To counter the German’s Zeppelin threat, three new manufactures were contracted to build these rigid ships: Beardmore, Armstrong and Whitworth, and lastly Shorts Brothers.

At East Fortune, (H.M.A) R.24 was delivered on October 28th 1917, and not without its problems. Initial testing revealed that it was two-thirds of a ton heavier than its sister ship R.23, and after investigations as to why, it was discovered that it was the rivets used that were the problem. In order to move the craft from its Beardmore shed, a number of weight modifications had to urgently be made. These modifications included removing an engine and all the associated components from the rear car.

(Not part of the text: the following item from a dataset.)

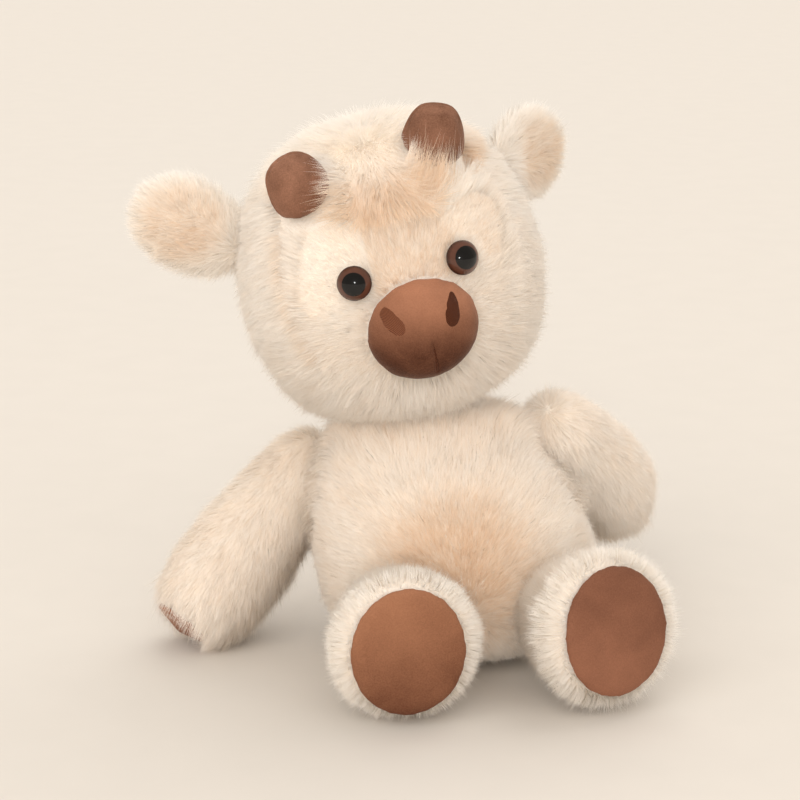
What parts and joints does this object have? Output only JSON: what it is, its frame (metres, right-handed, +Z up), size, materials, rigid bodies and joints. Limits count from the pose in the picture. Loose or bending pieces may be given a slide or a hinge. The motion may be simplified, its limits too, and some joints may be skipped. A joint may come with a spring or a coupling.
{
  "type": "plush cow",
  "caption": "Seated plush cow with cream pile, a bulging brown velvet nose, glossy eyes, stubby velvet horns, side ears and velvet soles; head, arms, legs and ears move.",
  "frame": {"origin": "middle of the flat under the torso that the cow sits on", "axes": "+Z up from the seat, the face and the feet towards -Y, the cow's own left at +X"},
  "size_m": [0.27, 0.2303, 0.2797],
  "materials": {
    "cream_fur": "long soft pile",
    "ear_lining": "short pile",
    "brown_velvet": "velvet",
    "dark_thread": "satin stitch",
    "tonal_thread": "satin stitch",
    "filling": "polyester wadding",
    "eye_brown": "glossy",
    "eye_dome": "clear and glossy",
    "washer": "moulded"
  },
  "bodies": {
    "torso": {"torso_filling": "filling", "torso_skin": "cream_fur"},
    "neck": {"neck_filling": "filling"},
    "head": {"head_filling": "filling", "head_skin": "cream_fur", "left_eye_base": "eye_brown", "left_eye_dome": "eye_dome", "left_eye_washer": "washer", "left_horn_filling": "filling", "left_horn_velvet": "brown_velvet", "left_nostril": "dark_thread", "muzzle_stitch": "dark_thread", "nose_filling": "filling", "nose_velvet": "brown_velvet", "right_eye_base": "eye_brown", "right_eye_dome": "eye_dome", "right_eye_washer": "washer", "right_horn_filling": "filling", "right_horn_velvet": "brown_velvet", "right_nostril": "tonal_thread"},
    "left_arm": {"left_arm_filling": "filling", "left_arm_skin": "cream_fur", "left_hand_pad": "brown_velvet"},
    "right_arm": {"right_arm_filling": "filling", "right_arm_skin": "cream_fur", "right_hand_pad": "brown_velvet"},
    "left_leg": {"left_leg_filling": "filling", "left_leg_skin": "cream_fur", "left_sole_pad": "brown_velvet"},
    "right_leg": {"right_leg_filling": "filling", "right_leg_skin": "cream_fur", "right_sole_pad": "brown_velvet"},
    "left_ear": {"left_ear_back": "cream_fur", "left_ear_lining": "ear_lining"},
    "right_ear": {"right_ear_back": "cream_fur", "right_ear_lining": "ear_lining"}
  },
  "joints": [
    {"name": "neck_turn", "type": "hinge", "parent": "torso", "child": "neck", "pos_m": [-0.022, 0.016, 0.12522], "axis": [0, 0, 1], "range_deg": [-35, 35]},
    {"name": "head_nod", "type": "hinge", "parent": "neck", "child": "head", "pos_m": [-0.022, 0.016, 0.12522], "axis": [0.9508, 0.1934, 0.2419], "range_deg": [-15, 12]},
    {"name": "left_shoulder", "type": "hinge", "parent": "torso", "child": "left_arm", "pos_m": [0.04832, 0.03003, 0.10459], "axis": [0.7265, 0.2689, 0.6324], "range_deg": [-80, 40]},
    {"name": "right_shoulder", "type": "hinge", "parent": "torso", "child": "right_arm", "pos_m": [-0.08168, 0.031, 0.08438], "axis": [-0.9302, 0.3486, 0.1149], "range_deg": [0, 70]},
    {"name": "left_hip", "type": "hinge", "parent": "torso", "child": "left_leg", "pos_m": [0.0483, -0.05483, 0.0348], "axis": [0.8988, 0.4384, 0], "range_deg": [-25, 0]},
    {"name": "right_hip", "type": "hinge", "parent": "torso", "child": "right_leg", "pos_m": [-0.03596, -0.0649, 0.0373], "axis": [0.9877, 0.1564, 0], "range_deg": [-25, 0]},
    {"name": "left_ear_fold", "type": "hinge", "parent": "head", "child": "left_ear", "pos_m": [0.01676, 0.02618, 0.24453], "axis": [0.1083, -0.0132, -0.994], "range_deg": [-5, 25]},
    {"name": "right_ear_fold", "type": "hinge", "parent": "head", "child": "right_ear", "pos_m": [-0.1131, -0.00263, 0.20572], "axis": [0.4574, 0.1195, 0.8812], "range_deg": [-20, 20]}
  ]
}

RAF EAST FORTUNE DURING THE INTERWAR YEARS

The camouflaged Airship shed built to house H.M.A. R.34 at East Fortune. Note the smaller shed to the right. (IWM – Q103040)

Although now much lighter, R.24 paid the price with speed, with no replacement of the propulsion unit, she remained slow, achieving a top speed of little more than 35 mph. But she did cover some 4,200 miles and flew for 164 hours in total; most of which were as training flights. As an operational airship however, she was little more than useless, and was eventually scrapped in 1919.

The next rigid airship to arrive and operate from East Fortune was R.29 in the following June. R.29 went on to be considered the most successful wartime rigid airship. Being the only one to be involved in direct enemy action, she was responsible for the sinking of the German submarine UB.115. Commissioned on 20th June 1918, she was based at East Fortune and would cover around 8,200 operational miles, in some 335 hours flying time. This would be a short-lived active life though, lasting only five months before the war finally came to an end.

Carrying on flying post war, she would eventually be scrapped in October 1919 having covered in total, 11,334 miles in service, more than any other British rigid airship up to that time.

Post war, rigids continued to operate from East Fortune; R.34 perhaps being the most famous. Another craft from the works of William Beardmore and Co. Ltd. of Inchinnan near Glasgow, R.34 would be constructed in the later stages of the war under War Specifications. At 634 feet in length with a top speed of 62 mph generated by five 270 hp Sunbeam ‘Maori’ engines, she would cost £350,000 to build. R.34 would be designed to carry twenty 100 lb and four 550 lb bombs, a range of Pom-Pom, Lewis and two-pounder quick-firing guns, but as she wasn’t finished until after the war, none of these were ever fitted, nor was she flown in anger.

R.34 probably at East Fortune. (author unknown)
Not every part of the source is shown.